No one else was there! (relieving and disappointing simultaneously ...)

The room was square, steamy, and covered in tiny mosaic-style tiles. It looked basic and welcoming. One wall was lined with five small handheld shower sets, and tiny plastic stools and water basins were lying nearby. Prepped by Drew, I made sure to disable the shower's safety mechanism so as to allow the water to skyrocket up to 40c as a means of adjusting myself to the extreme temperatures in the plunge bath itself. I felt my skin start to burn a little already, and the blood rose in my face.

Washed and rinsed and cooked like a goose, I got off my plastic seat and stepped into the large, low pool of water.
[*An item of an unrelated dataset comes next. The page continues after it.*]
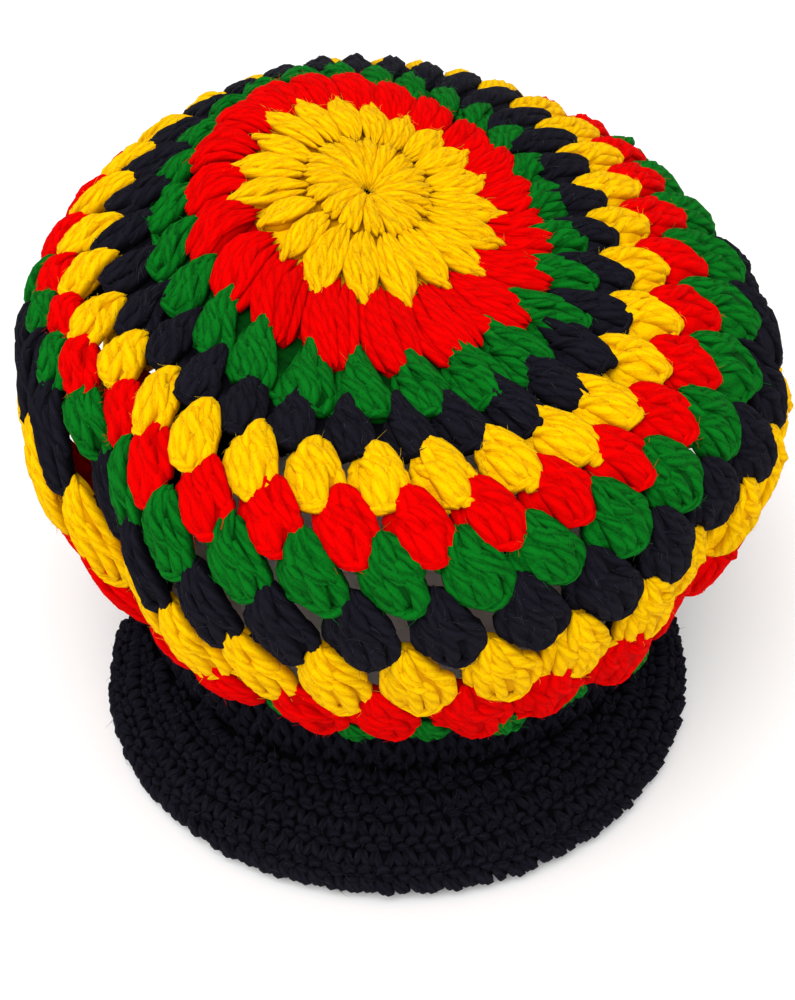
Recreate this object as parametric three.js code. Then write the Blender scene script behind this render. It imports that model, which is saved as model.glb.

It was a tiled bath large enough for at least eight or nine bathers, maybe more if squeezed thigh-to-thigh.

The water looked a light, mineral aqua, but by god it was HOT. I had read that the surface of the water felt the hottest, and thus that entering the bath was the most intense part. Once in, my sources continued, moving one's body at all would make the water seem hotter, so the idea would be to remain completely still and 'just relax'.
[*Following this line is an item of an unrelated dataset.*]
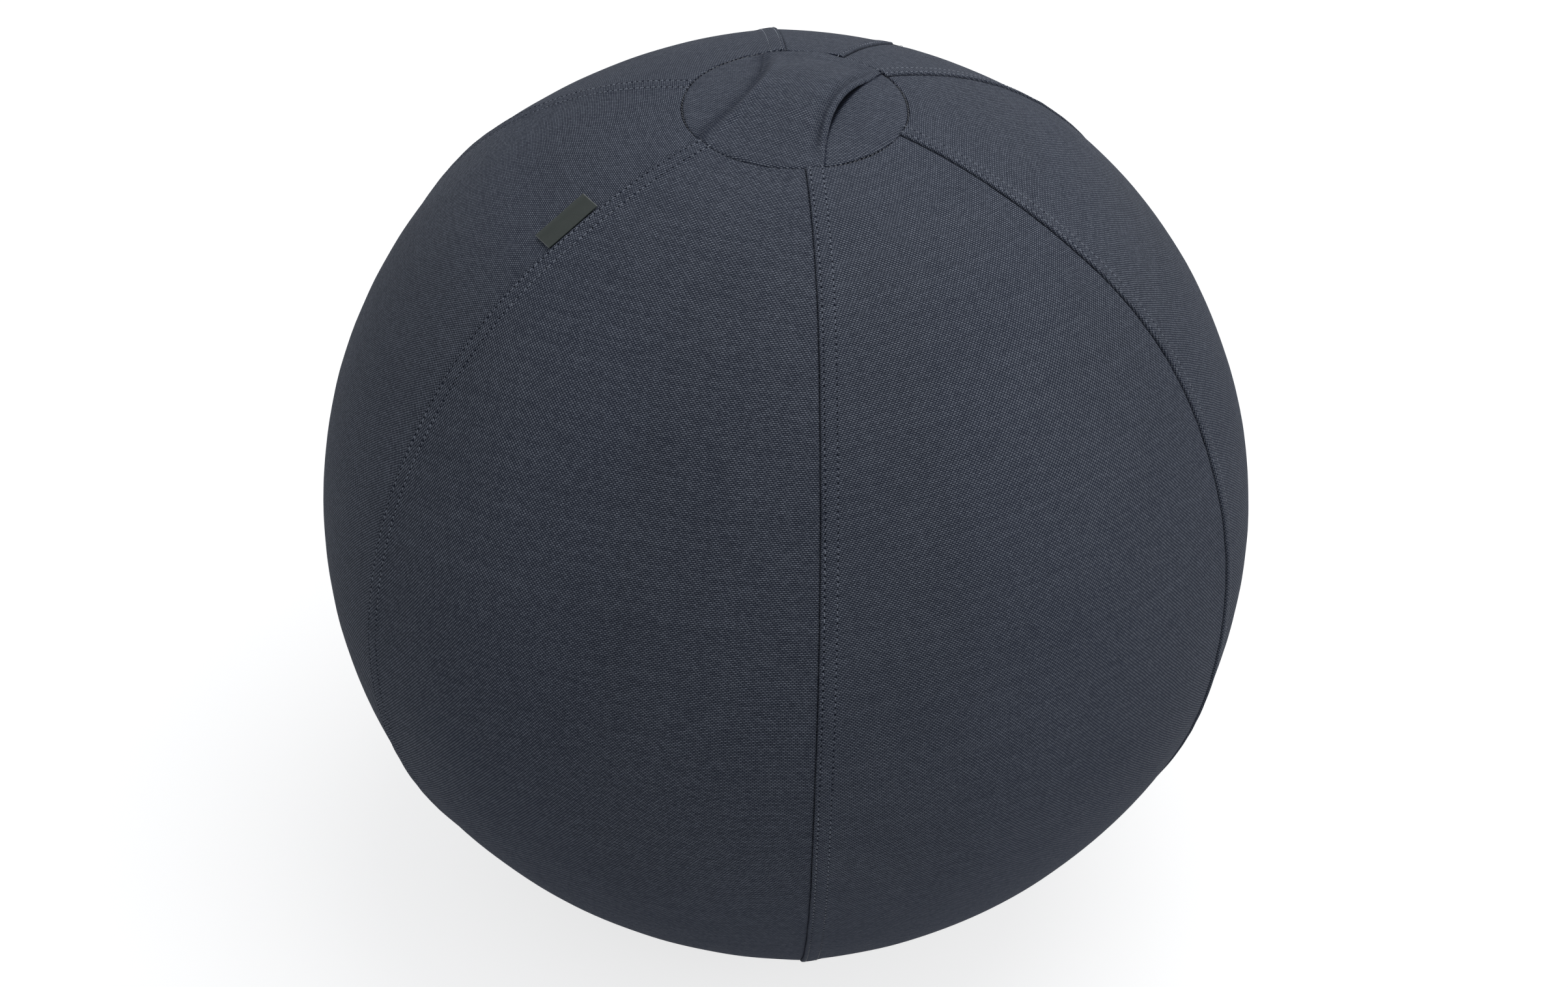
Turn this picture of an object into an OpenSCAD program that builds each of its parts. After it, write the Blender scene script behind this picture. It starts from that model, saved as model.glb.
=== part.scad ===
// Sitting ball: an inflatable bladder in a zipped canvas cover of six panels,
// with a round cap and carrying strap on top and a weight pouch in the base.
// Millimetres. Z is up, the origin is the middle of the flat that the ball rests on.
// Azimuth is counted from -Y (the front) toward +X, polar angle from the top.

/* [Ball] */
// Radius of the cover in the middle of each panel
panel_r = 323; // [270:1:380]
// Height of each seam ridge over the middle of a panel, at the widest place
ridge_h = 4.4; // [2:0.2:7]
// Radius of the flat that the ball rests on
flat_r = 71.5; // [66:0.5:73]

/* [Cover cloth] */
// Thickness of the canvas
cloth_t = 0.9; // [0.6:0.1:1.2]
// Width of the band beside each seam, which is its turned-in allowance
band_w = 11; // [8:0.5:14]
// Height of each seam band over the panel
band_rise = 1; // [0.4:0.1:1.2]
// Width of the groove between two pieces that are sewn edge to edge
groove_w = 0.3; // [0.2:0.1:0.6]

/* [Top cap] */
// Radius of the cap
cap_r = 73; // [68:0.5:80]
// Width of the allowance that is turned in under the cap
cap_hem_w = 10; // [7:0.5:14]

/* [Handle strap] */
// Width of the strap at its sewn ends
strap_end_w = 83; // [66:1:90]
// Width of the strap at its waist
strap_waist_w = 59; // [44:1:64]
// How far the strap's waist lies to the right of the line between its ends
strap_shift = 3.5; // [-5:0.5:5]
// Thickness of the strap, two layers of canvas and a lining
strap_t = 2; // [1.2:0.1:3]
// Finger gap under the middle of the strap
strap_gap = 12; // [8:0.5:18]
// How far the strap's long edges droop at its middle
strap_droop = 1.6; // [0:0.2:4]
// Turn of the strap about the vertical, from the middle of the front panel
strap_turn = 5.5; // [0:0.5:10]

/* [Label] */
// Length of the label along the seam
label_l = 40; // [30:1:60]
// Width of the label
label_w = 17; // [10:0.5:24]
// Thickness of the folded label
label_t = 0.6; // [0.4:0.1:1]
// Polar angle of the label's middle
label_polar = 30.4; // [24:0.2:60]
// Height of the label's sewn edge over the seam
label_seat = 0.9; // [0.8:0.1:1.4]

/* [Zip] */
// Polar angle of the zip's upper end
zip_top_polar = 30; // [26:1:45]
// Polar angle of the zip's lower end
zip_low_polar = 118; // [100:1:126]
// Width of the gap between the cover's edges along the zip
zip_gap_w = 10; // [9.6:0.2:14]
// Width of the hem beside the zip
zip_hem_w = 10; // [7:0.5:13]
// Width of each tape
tape_w = 12.5; // [10:0.5:15]
// Thickness of each tape
tape_t = 0.6; // [0.4:0.1:0.8]
// Length of tape sewn in past each end of the zip
tape_tail = 8; // [4:1:14]
// Width of each coil
coil_w = 2.2; // [1.8:0.1:2.4]
// Height of each coil
coil_h = 1.75; // [1.4:0.05:2]
// Width of the slot between the two coils
coil_slot = 1.2; // [1.1:0.1:1.4]
// Length of each end stop
stop_l = 3; // [2:0.5:5]

/* [Slider] */
// Length of the slider
slider_l = 10.5; // [9:0.5:14]
// Width of the slider at its nose
slider_nose_w = 8.8; // [8.8:0.1:9]
// Width of the slider at its tail
slider_tail_w = 7.8; // [7.8:0.1:8.4]
// Thickness of the slider's two plates
plate_t = 1; // [0.8:0.1:1.4]
// Running clearance round the zip
run_gap = 0.3; // [0.25:0.05:0.4]
// Thickness of the post between the plates
post_t = 0.6; // [0.4:0.1:0.6]
// Width of the bail that holds the pull
bail_w = 1.4; // [1:0.1:1.8]
// Length of the bail
bail_l = 6.4; // [5.6:0.2:8]
// Thickness of the bail's arch
bail_t = 0.8; // [0.6:0.1:1.2]
// Height of the opening under the bail's arch
bail_gap = 1.5; // [1.4:0.1:2]

/* [Pull] */
// Length of the pull from its bar to its end
pull_l = 24; // [16:1:34]
// Width of the pull
pull_w = 6; // [5:0.5:8]
// Thickness of the pull
pull_t = 1; // [0.8:0.1:1.2]
// Diameter of the pull's bar, which turns in the bail
bar_d = 0.9; // [0.6:0.1:1]
// Diameter of the hole near the pull's end
pull_hole_d = 3; // [2:0.5:3.5]

/* [Bladder] */
// Thickness of the bladder's wall
bladder_t = 1.2; // [0.8:0.1:2]
// Clearance between the bladder and the turned-in seams
bladder_gap = 0.2; // [0.1:0.1:1]
// Azimuth of the valve
valve_az = 167; // [160:1:170]
// Polar angle of the valve
valve_polar = 74; // [50:1:100]
// Radius of the valve seat's body
seat_r = 7; // [5.5:0.5:9]
// Radius of the valve seat's inner flange
seat_flange_r = 13; // [10:0.5:18]
// Length of the valve seat inside the wall
seat_l = 9; // [6:0.5:14]
// Diameter of the plug's stem
plug_d = 8; // [5:0.5:9]
// Length of the plug's stem
plug_l = 15; // [9:1:20]
// Radius of the plug's head
plug_head_r = 6; // [5:0.5:8]
// Thickness of the plug's head
plug_head_t = 1; // [0.6:0.1:1.4]
// Clearance between the plug and its seat
plug_gap = 0.05; // [0.02:0.01:0.1]

/* [Base] */
// Radius of the base panel
base_r = 73; // [68:0.5:80]
// Thickness of the base panel, coated canvas
base_t = 1.2; // [0.9:0.1:2]
// Width of the allowance that is turned in over the base panel
base_hem_w = 10; // [7:0.5:14]
// Thickness of the weight pouch
pouch_h = 22; // [14:1:28]
// Radius of the pouch's seam edge
pouch_r = 86; // [82:1:90]
// Width of the pouch's sewn edge
pouch_hem_w = 6; // [4:0.5:9]
// Thickness of the pouch's cloth
pouch_t = 0.8; // [0.5:0.1:1.2]

/* [Hidden] */
$fn = 160;
COVER = [0.20, 0.22, 0.26];
LABEL = [0.17, 0.19, 0.18];
DARK = [0.12, 0.13, 0.15];
STEEL = [0.45, 0.46, 0.48];
PALE = [0.62, 0.64, 0.66];
SAND = [0.72, 0.63, 0.47];

// Rest clearance between layers of cloth, and the overlap that joins two stretches of one piece
layer_gap = 0.1;
lap = 0.5;
// Depth of the turned step where a panel dives under its neighbour
step_w = 2;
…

And you know what? I actually did. The faded red thermometer submerged in the water with me said the temperature was almost 44c. My skin turned the colour of Christmas ham, and my pulse felt like it was about to take leave of my body, exiting via the temples in my forehead. But it was FANTASTIC!

There's something incredibly soothing about being steeped up to your neck like a fine tea being drawn. It's liberating feeling weightless in water so hot it immobilises you, drinking in steam like it's air.

I got out feeling steamy and heart-palpitationy and supple. A hotter, dizzier version of yoga, really. With water.

One short burst of cooling shower water, and a good towel-down later, I put my robe back on and became just a blur of indigo cotton, red face and lobster feet, as I slipped my way back to bed.